- [DATA]:
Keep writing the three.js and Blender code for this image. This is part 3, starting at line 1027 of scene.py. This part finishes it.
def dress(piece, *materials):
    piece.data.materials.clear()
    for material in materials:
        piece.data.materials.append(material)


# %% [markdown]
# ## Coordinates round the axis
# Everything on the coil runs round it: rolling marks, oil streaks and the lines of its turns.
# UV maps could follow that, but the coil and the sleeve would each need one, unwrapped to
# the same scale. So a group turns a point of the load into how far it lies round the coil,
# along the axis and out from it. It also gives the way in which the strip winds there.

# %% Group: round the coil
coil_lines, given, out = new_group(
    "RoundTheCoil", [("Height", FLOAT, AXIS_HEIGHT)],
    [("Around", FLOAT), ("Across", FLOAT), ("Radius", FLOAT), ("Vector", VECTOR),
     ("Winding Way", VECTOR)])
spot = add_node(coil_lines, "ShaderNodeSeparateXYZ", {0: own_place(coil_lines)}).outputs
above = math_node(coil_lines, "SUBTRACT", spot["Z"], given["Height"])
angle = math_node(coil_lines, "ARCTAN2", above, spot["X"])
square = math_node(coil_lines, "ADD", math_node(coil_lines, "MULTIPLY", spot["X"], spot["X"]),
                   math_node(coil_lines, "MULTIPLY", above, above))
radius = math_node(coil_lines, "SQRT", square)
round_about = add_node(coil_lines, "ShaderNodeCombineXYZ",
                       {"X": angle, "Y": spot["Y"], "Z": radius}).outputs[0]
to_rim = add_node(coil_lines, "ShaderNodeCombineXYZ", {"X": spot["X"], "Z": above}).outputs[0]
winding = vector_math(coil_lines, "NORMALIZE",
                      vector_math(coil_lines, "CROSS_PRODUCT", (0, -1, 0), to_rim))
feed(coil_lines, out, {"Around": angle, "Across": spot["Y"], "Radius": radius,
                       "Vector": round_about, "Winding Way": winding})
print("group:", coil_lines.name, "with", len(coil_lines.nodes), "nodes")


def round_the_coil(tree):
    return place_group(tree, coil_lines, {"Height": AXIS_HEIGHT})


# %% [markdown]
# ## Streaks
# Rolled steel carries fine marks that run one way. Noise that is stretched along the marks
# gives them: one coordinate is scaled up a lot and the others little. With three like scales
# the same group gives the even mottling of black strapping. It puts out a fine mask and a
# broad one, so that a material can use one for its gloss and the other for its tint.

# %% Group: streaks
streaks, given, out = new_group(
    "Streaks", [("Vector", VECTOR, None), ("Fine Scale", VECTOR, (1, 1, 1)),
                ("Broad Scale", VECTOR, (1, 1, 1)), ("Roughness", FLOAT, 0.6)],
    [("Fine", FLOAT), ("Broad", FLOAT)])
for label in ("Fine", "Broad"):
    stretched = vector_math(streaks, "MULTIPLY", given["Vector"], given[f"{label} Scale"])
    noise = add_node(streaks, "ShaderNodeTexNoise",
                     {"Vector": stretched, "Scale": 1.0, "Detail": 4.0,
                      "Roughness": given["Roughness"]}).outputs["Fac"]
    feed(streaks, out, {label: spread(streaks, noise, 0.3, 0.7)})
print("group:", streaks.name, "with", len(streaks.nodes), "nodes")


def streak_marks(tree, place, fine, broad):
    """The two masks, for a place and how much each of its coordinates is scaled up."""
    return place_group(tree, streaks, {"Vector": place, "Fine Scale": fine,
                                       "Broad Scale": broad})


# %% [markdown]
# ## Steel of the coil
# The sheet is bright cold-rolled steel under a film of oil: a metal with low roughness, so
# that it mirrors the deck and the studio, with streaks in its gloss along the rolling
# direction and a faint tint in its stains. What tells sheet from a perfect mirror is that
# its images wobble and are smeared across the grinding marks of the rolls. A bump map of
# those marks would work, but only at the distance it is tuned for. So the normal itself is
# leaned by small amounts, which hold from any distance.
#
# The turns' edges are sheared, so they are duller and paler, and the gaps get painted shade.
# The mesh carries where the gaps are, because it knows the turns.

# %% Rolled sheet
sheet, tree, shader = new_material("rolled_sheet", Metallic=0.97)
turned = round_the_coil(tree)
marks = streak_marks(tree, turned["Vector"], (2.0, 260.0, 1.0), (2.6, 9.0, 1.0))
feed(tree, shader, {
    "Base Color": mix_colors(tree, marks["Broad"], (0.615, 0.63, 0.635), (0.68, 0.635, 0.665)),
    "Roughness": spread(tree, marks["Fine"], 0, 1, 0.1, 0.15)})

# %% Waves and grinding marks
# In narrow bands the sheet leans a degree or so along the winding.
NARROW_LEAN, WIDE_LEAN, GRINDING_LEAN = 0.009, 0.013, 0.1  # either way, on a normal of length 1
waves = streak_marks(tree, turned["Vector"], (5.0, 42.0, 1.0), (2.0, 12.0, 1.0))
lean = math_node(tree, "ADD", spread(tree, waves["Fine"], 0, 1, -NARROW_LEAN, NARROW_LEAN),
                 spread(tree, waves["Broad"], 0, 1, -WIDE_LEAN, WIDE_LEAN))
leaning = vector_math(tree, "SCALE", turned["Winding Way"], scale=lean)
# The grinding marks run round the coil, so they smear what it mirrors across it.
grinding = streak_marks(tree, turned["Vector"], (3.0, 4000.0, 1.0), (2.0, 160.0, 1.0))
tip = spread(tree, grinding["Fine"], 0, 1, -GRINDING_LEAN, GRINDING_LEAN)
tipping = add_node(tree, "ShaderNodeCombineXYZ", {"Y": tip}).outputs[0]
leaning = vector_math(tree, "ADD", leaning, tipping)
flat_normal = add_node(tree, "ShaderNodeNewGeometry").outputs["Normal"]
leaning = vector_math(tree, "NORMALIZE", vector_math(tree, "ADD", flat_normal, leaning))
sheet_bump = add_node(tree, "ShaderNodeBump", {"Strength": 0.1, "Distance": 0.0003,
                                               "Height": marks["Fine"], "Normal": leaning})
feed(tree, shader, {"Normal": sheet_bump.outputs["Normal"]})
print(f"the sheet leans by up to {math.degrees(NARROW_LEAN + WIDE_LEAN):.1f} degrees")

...

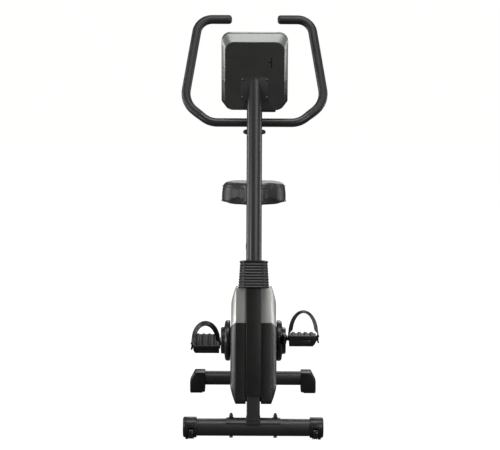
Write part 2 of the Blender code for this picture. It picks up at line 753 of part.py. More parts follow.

==

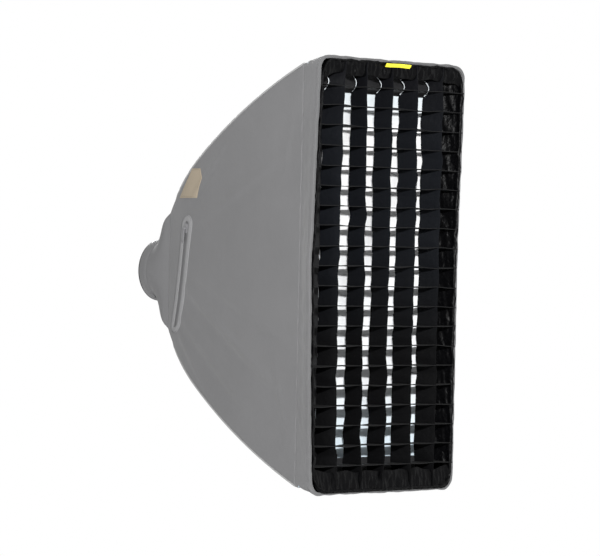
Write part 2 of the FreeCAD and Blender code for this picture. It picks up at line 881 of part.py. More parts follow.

- [WHAT TO WORK ON]: Within the entries above, report how many lines include "code", and keep the answer to the number.

- [WORKED ANSWER]: 3